The ideas that Morrison explores are fascinating. He demonstrates that heroes are born and that, despite their upbringing, can harbor much guilt within them because of decisions they have made and the path they were pushed toward in life. Morrison may not have fully fleshed out these ideas in a refined way with this issue, but it is not without value. Themes from past issues are only faintly touched upon and without the same panache as we expect from Morrison.
The solicit promises an “action-packed” issue and story beats that are either abruptly left dangling or missing entirely from the book itself. Characters brood, ponder, or make declarations, yet nothing of real import actually happens. Morrison has great ideas and characters to work with in this issue, yet not much happens in the story to assist in building a connection to Overman or the rest of the cast. We are introduced to some characters in one splash page, yet they are never mentioned again despite their seemingly pivotal role in the book. Hopefully they will appear in the last chapters of Morrison’s opus and have a chance to play a larger part in the story.

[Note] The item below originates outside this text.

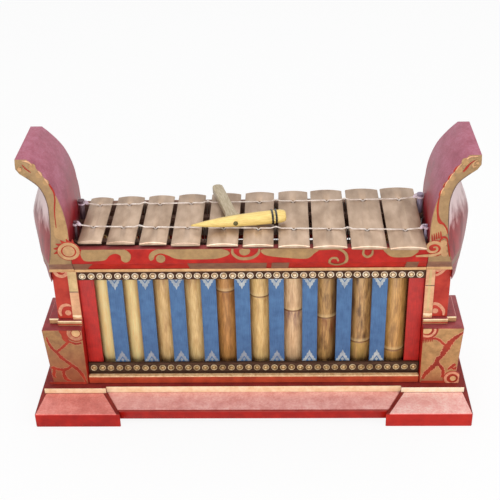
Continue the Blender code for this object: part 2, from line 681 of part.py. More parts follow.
def add_peg(name, x, y, radius, material, cutters):
    """Turned peg that stands in a cord rail, with a neck where the cord is tied."""
    foot = CORD_RAIL_TOP - HOOK_SEAT
    tie = CORD_Z + CORD_END_RISE
    top = tie + PEG_RISE
    neck = radius - PEG_NECK_DEPTH
    cap = radius + (PEG_CAP_OVERHANG if radius > FRONT_PEG_RADIUS else 0.0)
    profile = [(0.0, top), (cap, top), (cap, tie + CORD_RADIUS + FIT), (neck, tie + CORD_RADIUS),
               (neck, tie - CORD_RADIUS), (radius, tie - CORD_RADIUS - FIT), (radius, foot), (0.0, foot)]
    return add_turned(name, profile, (x, y, 0.0), material, cutters, steps=12)


def build_cord_rail(name, ends, peg_radius, wood, collection, cutters):
    """Bar across the tray under one cord, with its wire hooks and its two pegs."""
    half = CORD_RAIL_WIDTH / 2
    corners = []
    for side, offset in ((-1, -half), (1, -half), (1, half), (-1, half)):
        y = cord_y(ends, side * CORD_END_X) + offset
        corners.append((side * (tray_end_x(y) - FIT), y))
    rail = as_mesh(add_outline(name, corners, CORD_RAIL_HEIGHT, wood, collection))
    rail.location.z = CORD_RAIL_TOP - CORD_RAIL_HEIGHT / 2

    foot = CORD_RAIL_TOP - HOOK_SEAT
    bend = CORD_Z + CORD_HOOK_RISE - CORD_RADIUS - FIT - HOOK_WIRE_RADIUS - HOOK_BEND_RADIUS
    for number, x in enumerate(hooked_gap_places(), start=1):
        y = cord_y(ends, x)
        points = [(x - HOOK_BEND_RADIUS, y, foot)]
        for turn in range(180, -1, -HOOK_BEND_STEP):
            across = HOOK_BEND_RADIUS * math.cos(math.radians(turn))
            rise = HOOK_BEND_RADIUS * math.sin(math.radians(turn))
            points.append((x + across, y, bend + rise))
        points.append((x + HOOK_BEND_RADIUS, y, foot))
        hook = as_mesh(add_wire(f"{name}_hook_{number}", points, HOOK_WIRE_RADIUS, wood, cutters))
        add_boolean(rail, hook, "UNION")
    for side, word in ((-1, "left"), (1, "right")):
        y = cord_y(ends, side * CORD_END_X)
        x = side * (tray_end_x(y - peg_radius) - peg_radius - PEG_CAP_OVERHANG - FIT)
        add_boolean(rail, add_peg(f"{name}_{word}_peg", x, y, peg_radius, wood, cutters), "UNION")


def build_cord(name, ends, peg_radius, fibre, collection):
    """Cord from peg to peg: level over the keys, dipped at each hole and lifted at each hook."""
    start_y = cord_y(ends, -CORD_END_X)
    finish_y = cord_y(ends, CORD_END_X)
    margin = peg_radius * 2 + PEG_CAP_OVERHANG * 2 + 2 * FIT
    stations = [(-tray_end_x(start_y - peg_radius) + margin, CORD_Z + CORD_END_RISE)]
    for x, width in key_places():
        stations += [(x - CORD_DIP_HALF_WIDTH, CORD_Z), (x, CORD_Z - CORD_DIP),
                     (x + CORD_DIP_HALF_WIDTH, CORD_Z)]
    for x in hooked_gap_places():
        stations += [(x - CORD_HOOK_RUN, CORD_Z), (x, CORD_Z + CORD_HOOK_RISE), (x + CORD_HOOK_RUN, CORD_Z)]
    stations.append((tray_end_x(finish_y - peg_radius) - margin, CORD_Z + CORD_END_RISE))
    points = [(x, cord_y(ends, x), z) for x, z in sorted(stations)]
    add_wire(name, points, CORD_RADIUS, fibre, collection)


def mallet_radius(share):
    """Radius of the mallet's head at a share of its length from the tip."""
    return smooth_value(MALLET_STATIONS, share)


def ring_of_points(centre, across, up, radius, sides=MALLET_SIDES):
    """Points round a circle in the plane of two directions."""
    angles = [2 * math.pi * i / sides for i in range(sides)]
    return [centre + radius * (math.cos(a) * across + math.sin(a) * up) for a in angles]


def over_keys(place):
    """Turn a place whose height is over the keys' crown into a point."""
    x, y, rise = place
    return Vector((x, y, KEY_TOP + rise))


def build_mallet(head_wood, handle_wood, dark, collection, cutters):
    """Mallet head, its two bindings, its handle and the peg that joins them."""
    tip = over_keys(MALLET_TIP)
    axis = (over_keys(MALLET_BUTT) - tip).normalized()
    length = (over_keys(MALLET_BUTT) - tip).length
    across = axis.cross(Vector((0, 0, 1))).normalized()
    up = across.cross(axis)
    shares = [share for share, radius in MALLET_STATIONS]
    sections = [ring_of_points(tip + axis * length * s, across, up, mallet_radius(s)) for s in shares]
    head = add_loft("mallet_head", sections, head_wood, collection)

    for number, share in enumerate(BINDING_STATIONS, start=1):
        half_share = BINDING_WIDTH / 2 / length
        inner = mallet_radius(share) + BINDING_SEAT
        outer = inner + BINDING_THICKNESS
        place = tip + axis * length * share
        shell = [(inner, half_share), (outer, half_share), (outer, -half_share), (inner, -half_share)]
        profile = [(radius, offset * length) for radius, offset in [*shell, shell[0]]]
        ring = add_turned(f"mallet_binding_{number}", profile, place, dark, collection, steps=MALLET_SIDES)
        ring.rotation_mode = "QUATERNION"
        ring.rotation_quaternion = axis.to_track_quat("Z", "Y")

    joint = tip + axis * length * HANDLE_STATION
    along = (over_keys(HANDLE_END) - joint).normalized()
    reach = (over_keys(HANDLE_END) - joint).length
    start = mallet_radius(HANDLE_STATION) + 2 * FIT
    round_radius = HANDLE_WIDTH / 2
    side_points = [(start, HANDLE_FLARE / 2), (start + HANDLE_FLARE_LENGTH * 0.4, HANDLE_WIDTH * 0.55),
                   (start + HANDLE_FLARE_LENGTH, HANDLE_WIDTH * 0.48), (reach - round_radius, round_radius)]
    end_points = [(reach - round_radius + round_radius * math.sin(math.radians(a)),
                   round_radius * math.cos(math.radians(a))) for a in (30, 60, 90, 120, 150)]
    lower = [(u, -v) for u, v in side_points]
    upper = list(reversed(side_points))
    outline = lower + [(u, -v) for u, v in end_points] + upper
    handle = as_mesh(add_outline("mallet_handle", outline, HANDLE_THICKNESS, handle_wood, collection))
    sideways = Vector((0, 0, 1)).cross(along).normalized()
    lift = along.cross(sideways)
    turn = Matrix((along, sideways, lift)).transposed().to_4x4()
    handle.matrix_world = Matrix.Translation(joint) @ turn
    add_bevel(handle, HANDLE_BEVEL, segments=2)

    front = -mallet_radius(HANDLE_STATION) - PEG_PROUD
    back = start + PEG_DEPTH_IN_HANDLE
    centre = joint + along * (front + back) / 2
    add_cylinder("mallet_peg", centre, along, PEG_RADIUS, back - front, dark, collection, sides=16)
    bore_centre = centre + along * FIT
    bore = add_cylinder("peg_bore", bore_centre, along, PEG_RADIUS + FIT, back - front + CUT_EXTRA / 2,
                        dark, cutters, sides=16)
    add_boolean(head, bore, "DIFFERENCE")
    handle_bore = add_cylinder("handle_bore", joint + along * back / 2, along, PEG_RADIUS + FIT,
                               back + 2 * FIT, dark, cutters, sides=16)
    add_boolean(handle, handle_bore, "DIFFERENCE")


def main():
    """Build the whole instrument."""
    clear_scene()
    collection = make_collection(COLLECTION_NAME)
    cutters = make_collection(CUTTER_COLLECTION_NAME)
    red = make_material("red_gold_painted_wood", 0.50, 0.03, 0.03, 0.40)
    slat_red = make_material("red_painted_slat", 0.55, 0.03, 0.02, 0.45)
    blue = make_material("blue_painted_slat", 0.09, 0.19, 0.42, 0.50)
    brown = make_material("dark_stained_wood", 0.10, 0.05, 0.03, 0.60)
    bamboo = make_material("bamboo", 0.62, 0.42, 0.20, 0.50)
    bronze = make_material("cast_bronze", 0.48, 0.36, 0.25, 0.45, 0.9)
    fibre = make_material("cotton_cord", 0.80, 0.72, 0.68, 0.90)
    head_wood = make_material("yellow_lacquered_wood", 0.85, 0.62, 0.22, 0.35)
    handle_wood = make_material("grey_brown_wood", 0.40, 0.33, 0.24, 0.60)
    dark = make_material("black_binding", 0.02, 0.02, 0.02, 0.30)

    build_base(red, collection)
    build_plinth(red, collection, cutters)
    for side in (-1, 1):
        build_end(side, red, collection, cutters)
    build_sills(red, collection)
    build_front(brown, blue, slat_red, collection, cutters)
    build_back_panel(red, collection)
    for side in (-1, 1):
        build_beam(side, red, collection)
        build_horn(side, red, collection, cutters)
    build_shelf(brown, collection, cutters)
    build_tubes(bamboo, collection)
    build_keys(bronze, collection, cutters)
    build_cord_rail("front_cord_rail", FRONT_CORD_ENDS_Y, FRONT_PEG_RADIUS, brown, collection, cutters)
    build_cord_rail("rear_cord_rail", REAR_CORD_ENDS_Y, REAR_PEG_RADIUS, brown, collection, cutters)
    build_cord("front_cord", FRONT_CORD_ENDS_Y, FRONT_PEG_RADIUS, fibre, collection)
    build_cord("rear_cord", REAR_CORD_ENDS_Y, REAR_PEG_RADIUS, fibre, collection)
    build_mallet(head_wood, handle_wood, dark, collection, cutters)


main()
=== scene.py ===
"""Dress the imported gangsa: painted case, gilt carving, bamboo resonators, bronze keys, cords and mallet.

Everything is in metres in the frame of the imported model: +Z up, +X along the keys towards the largest
one, and -Y towards the audience. Ornament is written in millimetres, in the plane of the face it lies on.
"""
import logging
import math
import random
from contextlib import contextmanager
from dataclasses import dataclass
from enum import Enum
from typing import Any, Callable, Dict, Iterator, List, Optional, Sequence, Tuple, Union

import bpy
from mathutils import Matrix, Vector


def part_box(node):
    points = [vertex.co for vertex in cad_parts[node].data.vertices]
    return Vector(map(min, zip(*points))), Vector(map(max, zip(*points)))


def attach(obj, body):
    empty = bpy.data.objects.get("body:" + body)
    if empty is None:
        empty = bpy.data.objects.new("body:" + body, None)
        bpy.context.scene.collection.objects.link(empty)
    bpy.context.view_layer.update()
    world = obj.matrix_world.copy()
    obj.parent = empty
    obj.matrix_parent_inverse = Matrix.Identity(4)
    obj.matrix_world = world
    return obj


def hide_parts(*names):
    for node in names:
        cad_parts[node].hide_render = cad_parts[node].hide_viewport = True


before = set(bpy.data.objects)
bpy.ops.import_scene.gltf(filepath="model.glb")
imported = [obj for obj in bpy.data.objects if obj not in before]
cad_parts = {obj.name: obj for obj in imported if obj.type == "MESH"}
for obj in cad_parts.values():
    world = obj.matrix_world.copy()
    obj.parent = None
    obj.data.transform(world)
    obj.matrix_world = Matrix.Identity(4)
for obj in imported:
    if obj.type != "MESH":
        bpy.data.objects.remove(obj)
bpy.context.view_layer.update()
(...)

Introductions are made without much dialogue or background that could bring the characters even more fully to life. Sparseness of information can sometimes aid in a story’s value, yet it doesn’t always work in “Mastermen”. Morrison’s use of a particular character and his diary narration, however, is masterful and is an example of what the rest of the issue could have used to push the issue to perfection. The narration is intriguing, refined, and leaves us wanting this character to regale us with more of his and the rest of Earth-10’s mysterious background and each character’s machinations.
“The Multiversity” series is a labor of love for Morrison, yet seems like just a one-off gig for Lee. The care and attention to detail is clearly not there and, as a result, taints the issue. “Mastermen” may not be Morrison’s high point, but it is clearly not Lee’s best work. With the caliber of something like this series, you would expect Lee to put as much passion into this as he did for “Hush”. The same artist that created the rich watercolor flashback scenes in that Batman epic is not the same artist that we see here. Lee has clearly rushed his way through Morrison’s script and, as a result, the book suffers because of it. Leatherwing’s legs on one splash page are comically humongous, with one being larger than the other. In another scene, the legs have shrunk to a much smaller size. This is just one example of the egregious sloppiness in his art. The addition of four inkers on the book may also have contributed to Lee’s awkward and inconsistent art.Continued below
The art is a distraction throughout, yet the opening splash page with Hitler is Lee’s one shining moment. He demonstrates his ability to express Morrison’s humor and the possibility of greatness that could have been. The splash page has the führer on the toilet attempting to make a “splash”. With neck strained and mouth open in agony, Hitler is reading a “Superman” comic with a cover that has him being knocked out by the Man of Steel. The art loses quality after that page, with artistic flourishes leading to distractions that take enjoyment away from the book.
One such distraction is the liberal use of crosshatching. Lee’s use of this technique is rampant throughout the issue and only heightens the feeling of his art being rushed. In one scene between Overman and a female paramour, lines on the woman’s face appear to have just been scribbled on in a haphazard way. Crosshatches even appear inexplicably on the side of walls.
The only saving grace of “Mastermen”’s artwork is the coloring. Alex Sinclair and Jeremy Cox bring a dynamism to the proceedings that conjure up a dark and ominous world. The sky, whether in the present day or in Overman’s black and white dream sequence, looms with intensity. There is even, at times, a photorealistic feel to it. A two page splash is particularly effective in showcasing a moment of pure militaristic claustrophobia and despair. The bright blue sky jarringly contrasts with Overman’s gray, black, and red costume and the drab colors of his military hordes.
Although past installments of “The Multiversity” has introduced us to other characters for seemingly fleeting moments, Morrison has always been adept at leaving us craving more adventures with them while also feeling thoroughly satisfied with what we were given in just one issue. “The Multiversity: Mastermen” #1 doesn’t feel complete, yet moments of skill, such as the narration and occasional humor, still make this a book worth reading despite its flaws.
Final Verdict: 6.5 – Semi-inspired writing matched with clearly uninspired artwork come together to make a very uneven issue that still retains some merit.